> **THE PROBLEM**: Extract all of the data and reproduce it precisely.

> **DATA PROVIDED**:
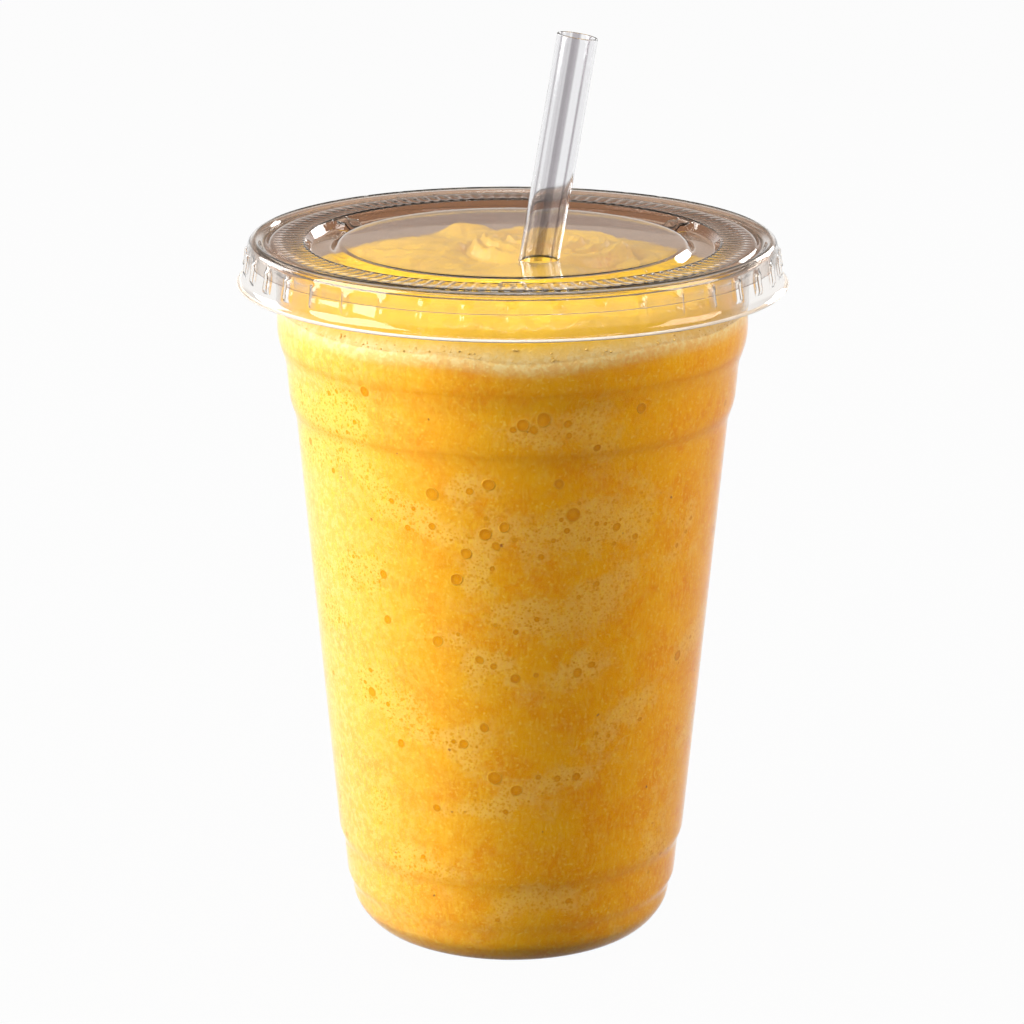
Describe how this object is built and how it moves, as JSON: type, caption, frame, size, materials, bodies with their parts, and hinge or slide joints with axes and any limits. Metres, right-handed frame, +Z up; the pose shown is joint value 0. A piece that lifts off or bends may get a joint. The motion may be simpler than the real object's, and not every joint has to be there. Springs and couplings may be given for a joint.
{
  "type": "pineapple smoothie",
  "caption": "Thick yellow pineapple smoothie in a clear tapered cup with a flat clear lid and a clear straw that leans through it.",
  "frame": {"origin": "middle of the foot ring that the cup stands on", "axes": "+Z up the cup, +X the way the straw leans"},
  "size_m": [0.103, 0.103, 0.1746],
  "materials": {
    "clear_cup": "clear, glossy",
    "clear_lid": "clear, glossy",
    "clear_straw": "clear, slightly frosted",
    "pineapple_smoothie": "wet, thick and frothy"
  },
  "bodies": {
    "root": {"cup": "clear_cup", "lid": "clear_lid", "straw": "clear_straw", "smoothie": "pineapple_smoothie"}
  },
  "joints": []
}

> **COMPLETE ANSWER**:
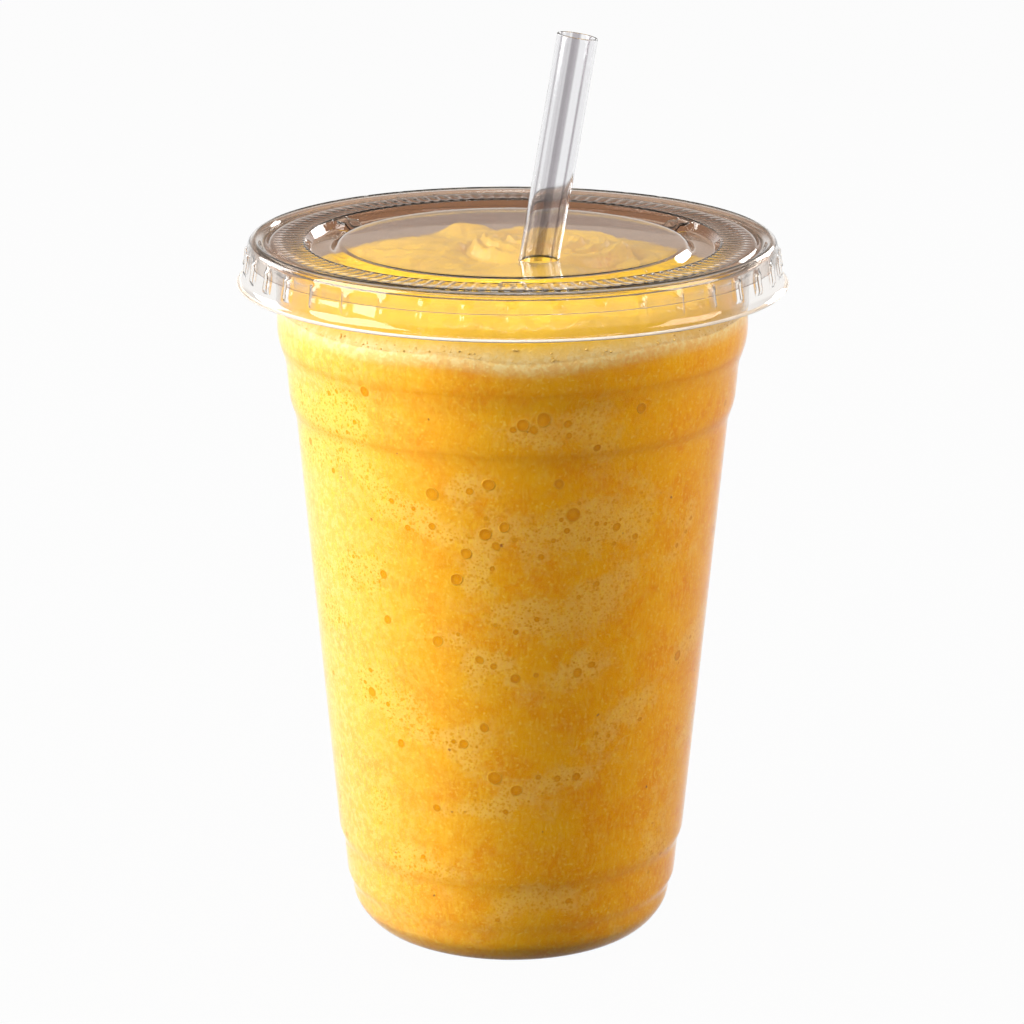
Describe how this object is built and how it moves, as JSON: type, caption, frame, size, materials, bodies with their parts, and hinge or slide joints with axes and any limits. Metres, right-handed frame, +Z up; the pose shown is joint value 0. A piece that lifts off or bends may get a joint. The motion may be simpler than the real object's, and not every joint has to be there. Springs and couplings may be given for a joint.
{
  "type": "pineapple smoothie",
  "caption": "Thick yellow pineapple smoothie in a clear tapered cup with a flat clear lid and a clear straw that leans through it.",
  "frame": {"origin": "middle of the foot ring that the cup stands on", "axes": "+Z up the cup, +X the way the straw leans"},
  "size_m": [0.103, 0.103, 0.1746],
  "materials": {
    "clear_cup": "clear, glossy",
    "clear_lid": "clear, glossy",
    "clear_straw": "clear, slightly frosted",
    "pineapple_smoothie": "wet, thick and frothy"
  },
  "bodies": {
    "root": {"cup": "clear_cup", "lid": "clear_lid", "straw": "clear_straw", "smoothie": "pineapple_smoothie"}
  },
  "joints": []
}